Stated exercise - What is wanted is an exact restatement of the lines from the one with "it stands on" through the one with "return low, high", both included, and of no other lines.

▬▬▬

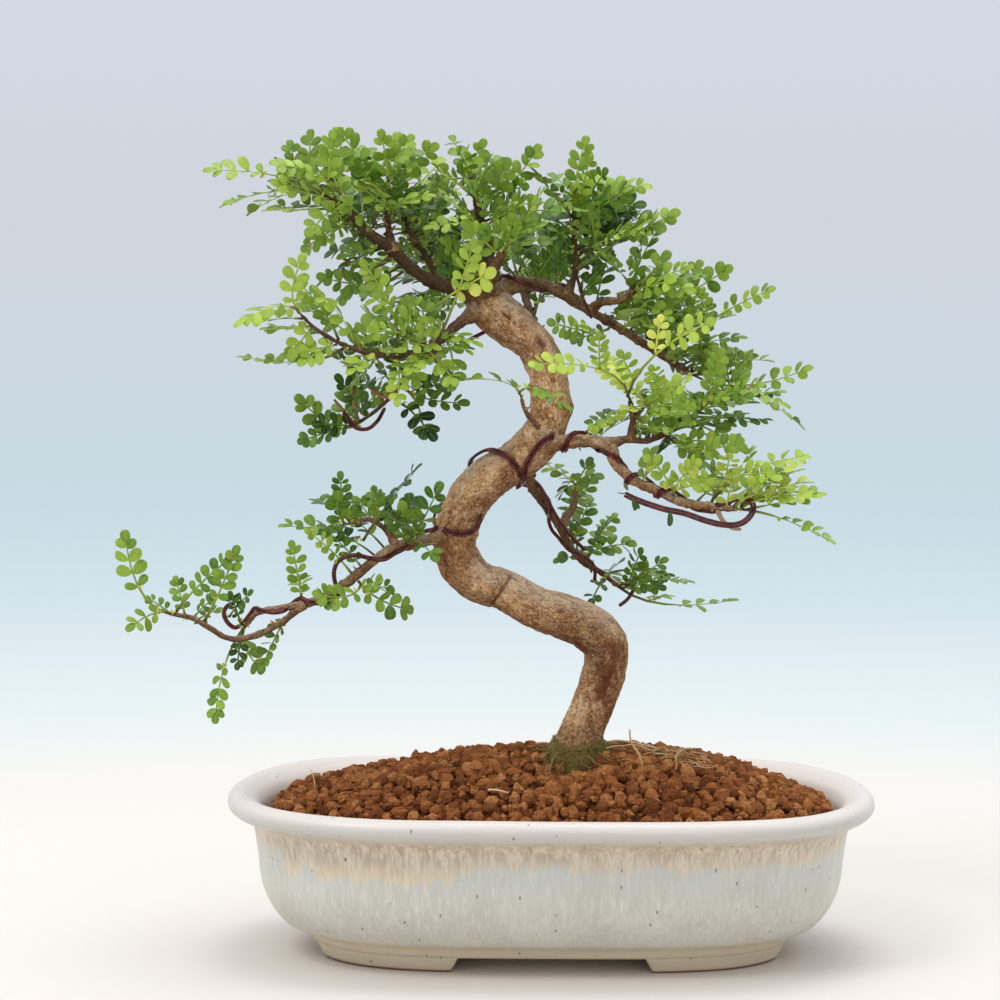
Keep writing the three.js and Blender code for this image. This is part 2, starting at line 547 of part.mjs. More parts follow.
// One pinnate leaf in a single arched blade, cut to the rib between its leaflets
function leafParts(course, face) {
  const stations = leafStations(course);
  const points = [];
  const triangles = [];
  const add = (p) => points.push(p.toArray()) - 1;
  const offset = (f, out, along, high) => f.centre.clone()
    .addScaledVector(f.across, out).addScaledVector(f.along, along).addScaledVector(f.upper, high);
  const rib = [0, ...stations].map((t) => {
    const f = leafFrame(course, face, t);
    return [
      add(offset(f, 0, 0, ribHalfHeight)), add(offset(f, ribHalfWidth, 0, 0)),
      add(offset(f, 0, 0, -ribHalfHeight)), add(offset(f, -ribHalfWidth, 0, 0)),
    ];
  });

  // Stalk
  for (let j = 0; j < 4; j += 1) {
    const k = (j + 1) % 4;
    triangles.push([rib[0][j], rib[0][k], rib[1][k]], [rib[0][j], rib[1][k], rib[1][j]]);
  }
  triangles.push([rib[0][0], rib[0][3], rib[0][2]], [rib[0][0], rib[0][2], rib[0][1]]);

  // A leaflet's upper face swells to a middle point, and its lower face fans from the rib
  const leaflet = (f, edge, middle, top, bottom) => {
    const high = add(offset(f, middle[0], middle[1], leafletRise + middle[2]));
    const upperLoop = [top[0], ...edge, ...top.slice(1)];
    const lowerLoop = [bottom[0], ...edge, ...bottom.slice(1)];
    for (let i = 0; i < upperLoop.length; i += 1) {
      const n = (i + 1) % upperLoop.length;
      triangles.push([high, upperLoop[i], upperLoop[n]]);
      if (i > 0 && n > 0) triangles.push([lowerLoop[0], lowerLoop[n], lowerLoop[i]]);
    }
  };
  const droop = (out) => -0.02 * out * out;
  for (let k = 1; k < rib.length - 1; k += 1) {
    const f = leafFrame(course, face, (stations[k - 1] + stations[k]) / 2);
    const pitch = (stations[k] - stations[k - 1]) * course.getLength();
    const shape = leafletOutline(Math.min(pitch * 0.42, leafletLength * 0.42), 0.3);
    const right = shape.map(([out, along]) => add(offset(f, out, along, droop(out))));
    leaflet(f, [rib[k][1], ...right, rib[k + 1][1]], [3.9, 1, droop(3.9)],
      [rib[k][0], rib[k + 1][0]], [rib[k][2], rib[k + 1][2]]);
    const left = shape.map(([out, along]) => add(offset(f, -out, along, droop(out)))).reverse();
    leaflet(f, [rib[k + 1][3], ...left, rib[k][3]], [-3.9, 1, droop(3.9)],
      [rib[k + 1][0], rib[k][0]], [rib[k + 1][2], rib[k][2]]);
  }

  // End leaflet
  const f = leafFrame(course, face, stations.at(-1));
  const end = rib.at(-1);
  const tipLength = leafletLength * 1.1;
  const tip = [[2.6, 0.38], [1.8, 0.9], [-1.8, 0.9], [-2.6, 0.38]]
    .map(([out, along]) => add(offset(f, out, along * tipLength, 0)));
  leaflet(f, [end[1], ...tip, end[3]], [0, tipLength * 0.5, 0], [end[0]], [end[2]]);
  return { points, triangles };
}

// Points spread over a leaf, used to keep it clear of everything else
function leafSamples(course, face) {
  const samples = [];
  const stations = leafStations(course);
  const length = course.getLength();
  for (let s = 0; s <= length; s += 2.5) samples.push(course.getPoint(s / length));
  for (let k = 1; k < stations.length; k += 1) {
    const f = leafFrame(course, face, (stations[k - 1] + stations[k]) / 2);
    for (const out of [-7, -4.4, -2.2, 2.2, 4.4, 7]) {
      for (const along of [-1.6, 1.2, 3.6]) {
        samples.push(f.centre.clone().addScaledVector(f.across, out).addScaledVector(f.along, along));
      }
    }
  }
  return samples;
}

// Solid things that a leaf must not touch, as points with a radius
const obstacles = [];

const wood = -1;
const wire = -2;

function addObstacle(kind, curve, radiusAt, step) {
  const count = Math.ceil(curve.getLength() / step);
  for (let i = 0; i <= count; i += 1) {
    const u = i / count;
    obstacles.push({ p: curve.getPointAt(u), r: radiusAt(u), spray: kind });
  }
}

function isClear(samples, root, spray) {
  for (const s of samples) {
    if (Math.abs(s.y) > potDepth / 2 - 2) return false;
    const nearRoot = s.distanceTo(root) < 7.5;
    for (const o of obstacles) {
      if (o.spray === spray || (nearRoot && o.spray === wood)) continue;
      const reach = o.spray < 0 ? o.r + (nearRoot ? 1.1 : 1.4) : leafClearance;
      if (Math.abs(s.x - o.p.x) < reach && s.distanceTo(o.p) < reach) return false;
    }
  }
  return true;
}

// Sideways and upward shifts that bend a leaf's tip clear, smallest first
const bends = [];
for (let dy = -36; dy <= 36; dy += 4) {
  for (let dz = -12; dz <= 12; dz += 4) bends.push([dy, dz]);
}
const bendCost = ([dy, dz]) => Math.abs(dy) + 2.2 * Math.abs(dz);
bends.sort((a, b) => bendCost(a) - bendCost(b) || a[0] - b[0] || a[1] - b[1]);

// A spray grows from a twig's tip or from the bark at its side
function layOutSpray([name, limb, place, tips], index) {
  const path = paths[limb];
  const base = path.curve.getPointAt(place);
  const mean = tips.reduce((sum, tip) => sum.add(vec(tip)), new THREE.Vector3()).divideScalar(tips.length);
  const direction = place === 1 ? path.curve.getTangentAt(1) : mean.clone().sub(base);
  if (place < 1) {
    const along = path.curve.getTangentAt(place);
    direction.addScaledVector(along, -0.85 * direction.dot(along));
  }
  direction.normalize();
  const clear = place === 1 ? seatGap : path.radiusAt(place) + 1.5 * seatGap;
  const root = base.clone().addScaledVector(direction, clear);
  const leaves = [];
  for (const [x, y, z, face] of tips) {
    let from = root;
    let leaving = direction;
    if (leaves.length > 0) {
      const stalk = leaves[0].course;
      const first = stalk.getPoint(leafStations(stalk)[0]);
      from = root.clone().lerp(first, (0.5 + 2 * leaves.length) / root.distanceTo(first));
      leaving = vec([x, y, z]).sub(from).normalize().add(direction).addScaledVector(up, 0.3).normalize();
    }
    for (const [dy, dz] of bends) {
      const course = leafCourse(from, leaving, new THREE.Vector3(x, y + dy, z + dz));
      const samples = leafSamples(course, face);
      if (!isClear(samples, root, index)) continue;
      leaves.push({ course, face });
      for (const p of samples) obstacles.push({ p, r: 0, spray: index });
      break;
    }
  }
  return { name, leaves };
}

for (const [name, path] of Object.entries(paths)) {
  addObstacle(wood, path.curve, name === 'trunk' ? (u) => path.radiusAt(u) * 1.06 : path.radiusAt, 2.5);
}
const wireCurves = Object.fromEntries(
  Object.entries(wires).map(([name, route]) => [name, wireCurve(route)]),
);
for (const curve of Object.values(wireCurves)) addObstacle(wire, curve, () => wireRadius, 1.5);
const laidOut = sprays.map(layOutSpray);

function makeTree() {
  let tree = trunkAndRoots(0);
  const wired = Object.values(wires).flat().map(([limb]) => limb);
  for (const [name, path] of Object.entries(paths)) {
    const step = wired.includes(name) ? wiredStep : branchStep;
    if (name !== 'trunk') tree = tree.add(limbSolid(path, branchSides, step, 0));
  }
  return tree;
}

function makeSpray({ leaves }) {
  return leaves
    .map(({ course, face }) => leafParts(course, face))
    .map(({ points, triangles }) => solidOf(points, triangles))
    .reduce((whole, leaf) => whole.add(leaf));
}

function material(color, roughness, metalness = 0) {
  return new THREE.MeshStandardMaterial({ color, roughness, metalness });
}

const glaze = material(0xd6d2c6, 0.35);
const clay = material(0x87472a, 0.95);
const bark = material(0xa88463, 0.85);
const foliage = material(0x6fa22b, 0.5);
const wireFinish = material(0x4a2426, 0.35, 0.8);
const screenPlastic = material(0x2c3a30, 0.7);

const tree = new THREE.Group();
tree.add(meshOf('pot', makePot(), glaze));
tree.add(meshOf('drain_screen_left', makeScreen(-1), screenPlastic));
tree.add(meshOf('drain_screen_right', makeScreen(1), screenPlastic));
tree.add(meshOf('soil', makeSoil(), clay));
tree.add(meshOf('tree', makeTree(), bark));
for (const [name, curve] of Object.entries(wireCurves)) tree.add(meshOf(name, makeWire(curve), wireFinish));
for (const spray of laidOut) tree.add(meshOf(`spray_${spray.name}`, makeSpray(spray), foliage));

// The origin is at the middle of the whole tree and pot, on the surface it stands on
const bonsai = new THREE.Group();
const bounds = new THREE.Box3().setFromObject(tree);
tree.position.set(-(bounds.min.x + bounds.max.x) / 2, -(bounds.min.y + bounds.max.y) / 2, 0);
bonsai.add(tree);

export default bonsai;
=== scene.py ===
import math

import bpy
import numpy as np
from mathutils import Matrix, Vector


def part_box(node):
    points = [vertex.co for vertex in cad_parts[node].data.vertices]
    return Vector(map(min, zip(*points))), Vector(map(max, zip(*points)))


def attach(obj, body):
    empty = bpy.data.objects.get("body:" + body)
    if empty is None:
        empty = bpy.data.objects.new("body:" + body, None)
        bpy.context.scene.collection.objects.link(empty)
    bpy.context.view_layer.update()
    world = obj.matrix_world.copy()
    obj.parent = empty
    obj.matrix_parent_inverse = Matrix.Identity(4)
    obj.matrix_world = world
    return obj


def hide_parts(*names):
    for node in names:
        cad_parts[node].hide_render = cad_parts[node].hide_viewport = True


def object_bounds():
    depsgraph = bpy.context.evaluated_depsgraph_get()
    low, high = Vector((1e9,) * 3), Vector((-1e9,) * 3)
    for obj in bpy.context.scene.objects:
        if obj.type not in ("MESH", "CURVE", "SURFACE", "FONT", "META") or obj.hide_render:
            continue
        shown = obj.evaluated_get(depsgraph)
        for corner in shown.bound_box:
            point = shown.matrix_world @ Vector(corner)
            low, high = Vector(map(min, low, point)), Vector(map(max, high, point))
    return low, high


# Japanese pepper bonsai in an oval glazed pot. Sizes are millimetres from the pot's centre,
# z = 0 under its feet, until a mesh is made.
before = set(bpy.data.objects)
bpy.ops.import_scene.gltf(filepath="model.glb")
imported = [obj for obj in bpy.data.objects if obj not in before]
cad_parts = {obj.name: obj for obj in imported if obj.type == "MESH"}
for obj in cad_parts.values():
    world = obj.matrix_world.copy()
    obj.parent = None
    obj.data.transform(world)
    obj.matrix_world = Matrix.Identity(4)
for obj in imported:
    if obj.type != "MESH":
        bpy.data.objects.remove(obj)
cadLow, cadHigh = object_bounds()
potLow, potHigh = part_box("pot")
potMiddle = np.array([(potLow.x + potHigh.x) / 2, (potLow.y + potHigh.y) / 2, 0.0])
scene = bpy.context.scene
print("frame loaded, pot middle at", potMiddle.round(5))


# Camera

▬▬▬

Task answer -
// The origin is at the middle of the whole tree and pot, on the surface it stands on
const bonsai = new THREE.Group();
const bounds = new THREE.Box3().setFromObject(tree);
tree.position.set(-(bounds.min.x + bounds.max.x) / 2, -(bounds.min.y + bounds.max.y) / 2, 0);
bonsai.add(tree);

export default bonsai;
=== scene.py ===
import math

import bpy
import numpy as np
from mathutils import Matrix, Vector


def part_box(node):
    points = [vertex.co for vertex in cad_parts[node].data.vertices]
    return Vector(map(min, zip(*points))), Vector(map(max, zip(*points)))


def attach(obj, body):
    empty = bpy.data.objects.get("body:" + body)
    if empty is None:
        empty = bpy.data.objects.new("body:" + body, None)
        bpy.context.scene.collection.objects.link(empty)
    bpy.context.view_layer.update()
    world = obj.matrix_world.copy()
    obj.parent = empty
    obj.matrix_parent_inverse = Matrix.Identity(4)
    obj.matrix_world = world
    return obj


def hide_parts(*names):
    for node in names:
        cad_parts[node].hide_render = cad_parts[node].hide_viewport = True


def object_bounds():
    depsgraph = bpy.context.evaluated_depsgraph_get()
    low, high = Vector((1e9,) * 3), Vector((-1e9,) * 3)
    for obj in bpy.context.scene.objects:
        if obj.type not in ("MESH", "CURVE", "SURFACE", "FONT", "META") or obj.hide_render:
            continue
        shown = obj.evaluated_get(depsgraph)
        for corner in shown.bound_box:
            point = shown.matrix_world @ Vector(corner)
            low, high = Vector(map(min, low, point)), Vector(map(max, high, point))
    return low, high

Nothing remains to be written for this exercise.